SHORT PROBLEM> Give the data again exactly, from its opening line through the line in which "wasm.setup();" appears.

-- START SOURCE DATA --

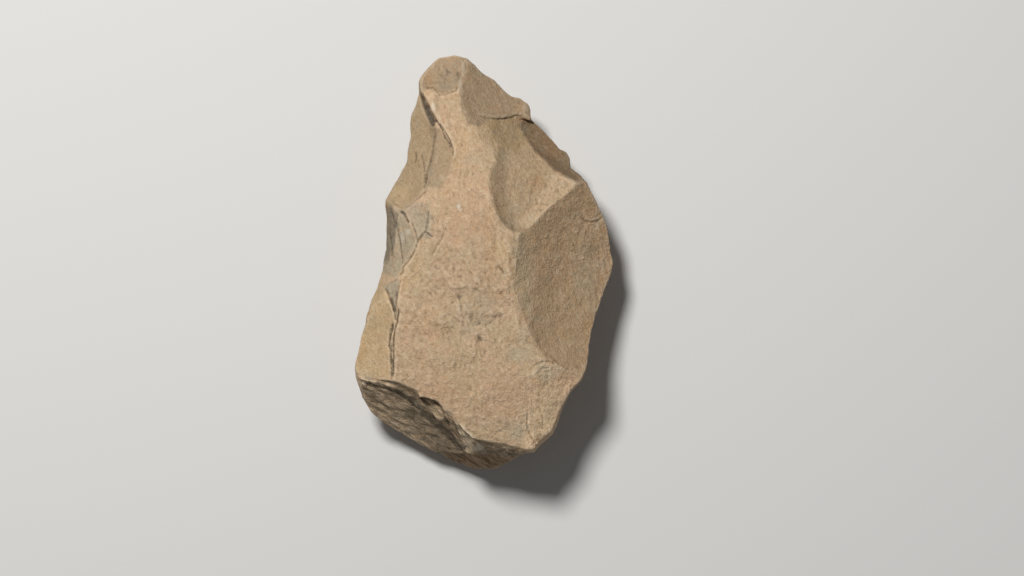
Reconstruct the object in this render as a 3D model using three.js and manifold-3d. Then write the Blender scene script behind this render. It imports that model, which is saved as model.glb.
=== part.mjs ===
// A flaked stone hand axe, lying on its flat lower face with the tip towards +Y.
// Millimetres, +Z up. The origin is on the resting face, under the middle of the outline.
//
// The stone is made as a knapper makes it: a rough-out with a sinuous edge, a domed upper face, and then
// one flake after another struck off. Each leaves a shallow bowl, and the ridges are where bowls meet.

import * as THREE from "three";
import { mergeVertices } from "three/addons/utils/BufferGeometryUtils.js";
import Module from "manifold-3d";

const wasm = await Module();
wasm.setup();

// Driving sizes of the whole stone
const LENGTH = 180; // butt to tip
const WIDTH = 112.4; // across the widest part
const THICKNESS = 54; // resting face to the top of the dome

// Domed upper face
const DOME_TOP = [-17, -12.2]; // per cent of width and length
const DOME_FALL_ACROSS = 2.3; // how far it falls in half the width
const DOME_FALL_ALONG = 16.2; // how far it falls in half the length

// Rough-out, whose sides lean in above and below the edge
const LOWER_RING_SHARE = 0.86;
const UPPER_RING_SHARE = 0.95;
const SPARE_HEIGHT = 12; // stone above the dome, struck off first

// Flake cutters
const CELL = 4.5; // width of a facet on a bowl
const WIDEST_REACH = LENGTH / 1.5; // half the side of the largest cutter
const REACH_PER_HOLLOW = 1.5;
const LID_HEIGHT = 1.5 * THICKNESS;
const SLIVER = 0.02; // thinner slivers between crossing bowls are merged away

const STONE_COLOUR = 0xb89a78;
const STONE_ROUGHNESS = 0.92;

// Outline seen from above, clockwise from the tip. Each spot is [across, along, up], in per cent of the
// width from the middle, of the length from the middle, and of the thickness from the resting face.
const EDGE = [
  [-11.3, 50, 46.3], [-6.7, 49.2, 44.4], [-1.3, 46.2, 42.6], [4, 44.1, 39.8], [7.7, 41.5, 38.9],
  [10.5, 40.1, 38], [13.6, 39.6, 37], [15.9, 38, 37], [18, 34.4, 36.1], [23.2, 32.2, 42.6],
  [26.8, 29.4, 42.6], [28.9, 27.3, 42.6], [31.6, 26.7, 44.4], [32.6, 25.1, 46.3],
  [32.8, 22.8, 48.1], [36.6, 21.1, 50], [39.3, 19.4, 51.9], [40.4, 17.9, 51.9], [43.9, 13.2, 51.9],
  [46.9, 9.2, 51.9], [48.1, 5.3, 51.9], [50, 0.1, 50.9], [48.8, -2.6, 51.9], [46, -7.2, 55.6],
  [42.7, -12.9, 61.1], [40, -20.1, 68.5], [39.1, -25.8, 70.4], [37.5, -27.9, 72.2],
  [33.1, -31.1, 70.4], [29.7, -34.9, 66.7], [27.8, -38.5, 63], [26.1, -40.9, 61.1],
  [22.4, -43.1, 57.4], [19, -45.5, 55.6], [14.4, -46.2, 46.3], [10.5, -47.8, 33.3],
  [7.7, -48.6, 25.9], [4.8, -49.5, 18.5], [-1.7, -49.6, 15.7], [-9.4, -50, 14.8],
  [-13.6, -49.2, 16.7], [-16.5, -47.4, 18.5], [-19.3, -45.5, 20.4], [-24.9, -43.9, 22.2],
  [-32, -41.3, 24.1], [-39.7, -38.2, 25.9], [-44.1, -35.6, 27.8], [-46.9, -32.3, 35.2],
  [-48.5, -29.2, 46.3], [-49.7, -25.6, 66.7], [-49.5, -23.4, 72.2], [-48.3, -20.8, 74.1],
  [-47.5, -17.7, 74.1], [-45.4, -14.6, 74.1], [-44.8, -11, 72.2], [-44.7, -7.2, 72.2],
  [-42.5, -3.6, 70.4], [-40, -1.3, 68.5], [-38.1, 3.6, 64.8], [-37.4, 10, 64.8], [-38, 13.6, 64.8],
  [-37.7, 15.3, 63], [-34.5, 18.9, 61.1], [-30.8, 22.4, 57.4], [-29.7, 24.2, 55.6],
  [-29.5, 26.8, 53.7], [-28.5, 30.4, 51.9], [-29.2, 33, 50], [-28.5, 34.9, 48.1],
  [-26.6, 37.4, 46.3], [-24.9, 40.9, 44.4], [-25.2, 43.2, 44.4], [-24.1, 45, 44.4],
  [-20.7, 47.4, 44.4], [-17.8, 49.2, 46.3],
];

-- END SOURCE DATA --

RESULT OF THE TASK>
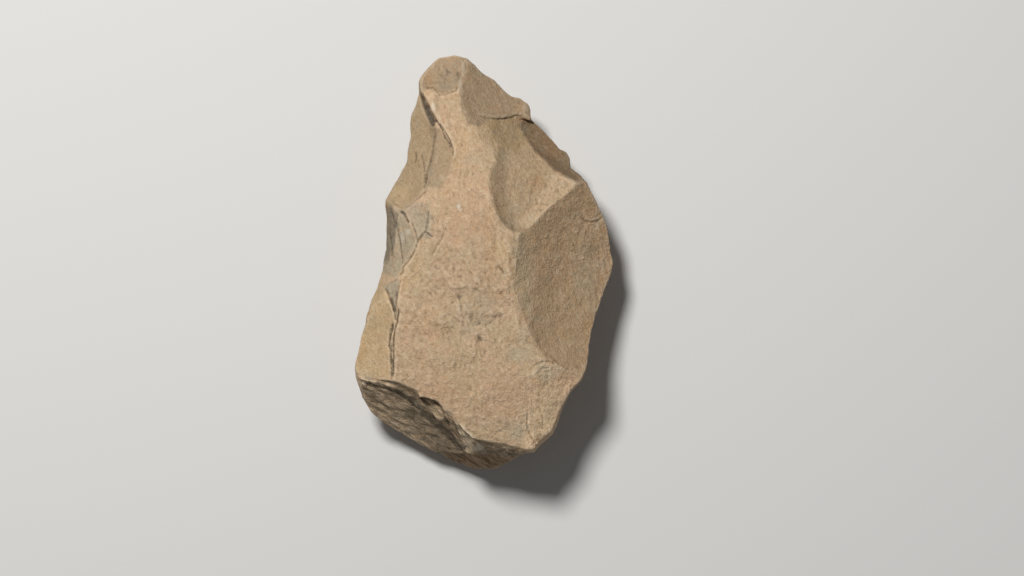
Reconstruct the object in this render as a 3D model using three.js and manifold-3d. Then write the Blender scene script behind this render. It imports that model, which is saved as model.glb.
=== part.mjs ===
// A flaked stone hand axe, lying on its flat lower face with the tip towards +Y.
// Millimetres, +Z up. The origin is on the resting face, under the middle of the outline.
//
// The stone is made as a knapper makes it: a rough-out with a sinuous edge, a domed upper face, and then
// one flake after another struck off. Each leaves a shallow bowl, and the ridges are where bowls meet.

import * as THREE from "three";
import { mergeVertices } from "three/addons/utils/BufferGeometryUtils.js";
import Module from "manifold-3d";

const wasm = await Module();
wasm.setup();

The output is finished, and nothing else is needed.